Reporter: Muhammad Yazid | Editor: Azis Husaini
JAKARTA. Sejumlah asosiasi pengusaha di bidang energi, mulai dari asosiasi pertambangan mineral, batubara, ketenagalistrikan, hingga minyak dan gas bumi, ramai-ramai mendatangi kantor Kementerian Energi dan Sumber Daya Mineral (ESDM). Mereka memprotes dan mengeluhkan isi Rancangan Peraturan Pemerintah (RPP) tentang Limbah Bahan Berbahaya dan Beracun (B3).
Sebagai gambaran, Kementerian Lingkungan Hidup (KLH) saat ini tengah menyusun RPP tentang Pengelolaan Limbah B3. Calon aturan ini merupakan aturan turunan dari UU No 32/2009 tentang Perlindungan dan Pengelolaan Lingkungan Hidup.

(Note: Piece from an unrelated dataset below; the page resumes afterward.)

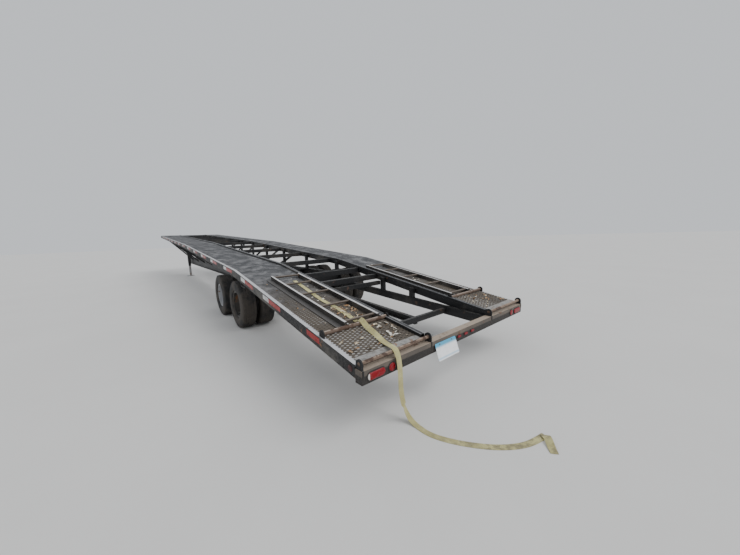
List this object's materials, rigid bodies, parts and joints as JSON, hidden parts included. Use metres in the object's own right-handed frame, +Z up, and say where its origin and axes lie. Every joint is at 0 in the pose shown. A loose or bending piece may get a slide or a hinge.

Beleid tersebut menyebutkan, seseorang maupun badan usaha wajib mengelola limbah B3 yang telah dihasilkannya.
Nah, RPP tersebut juga menyebutkan berbagai macam jenis-jenis limbah B3 yang dihasilkan dari kegiatan pengusahaan pertambangan. Misalnya, debu (sludge) batubara hasil pengolahan, slag nikel alias buangan sisa peleburan bijih nikel, serta limbah serbuk bor (drilling cutting) dari proses pengeboran sumur migas dan panas bumi.
Menambah biaya
Hendra Sinadia, Sekretaris Eksekutif Indonesian Mining Association (IMA) mengatakan, Kementerian LH seharusnya melibatkan pengusaha dalam merumuskan rancangan peraturan tersebut. "Penerapannya memberatkan pengusaha karena menambah biaya operasional," kata dia, kemarin (8/2).
Hendra menjelaskan, perusahaan pertambangan harus membangun unit baru yang berfungsi sebagai pengolahan limbah B3. Padahal biaya pembangunan unit baru tergolong besar.
Lagi pula, tak semua limbah itu terbuang percuma. Hendra mencontohkan, para pengusaha pertambangan memanfaatkan slag nikel untuk bahan baku pembangunan pondasi jalan raya. Namun, jika merunut RPP Pengelolaan Limbah B3, perusahaan pertambangan tidak boleh memanfaatkannya lagi dan mesti disalurkan ke unit pengolahan.
Padahal, kata Hendra, setiap hari dalam produksi nikel selalu menghasilkan slag nikel dengan volume jutaan ton. "Kami ingin Kementerian LH bersedia untuk diberi masukan. Jangan nanti kalau sudah jadi kami tolak," ujarnya.
Susilo Siswoutomo, Wakil Menteri ESDM, mengatakan, Kementerian ESDM akan menampung keluhan pengusaha dan akan menggelar koordinasi dengan Kementerian Lingkungan Hidup (LH) sebelum calon peraturan tersebut diterbitkan. "Mereka sudah melaporkan. Dampaknya bisa fatal jika aturan ini diterapkan, karena itu kami akan mencari solusi," kata dia.
Menurut Susilo, dalam waktu dekat, Kementerian ESDM akan menggelar pertemuan dengan Kementerian LH untuk mengusulkan penentuan limbah pertambangan yang termasuk kategori limbah B3. "Harus spesifik mana yang berbahaya dan mana yang tidak, Indonesia kan juga ikut dalam Konvensi Basel, seharusnya itu bisa dijadikan landasan," imbuhnya.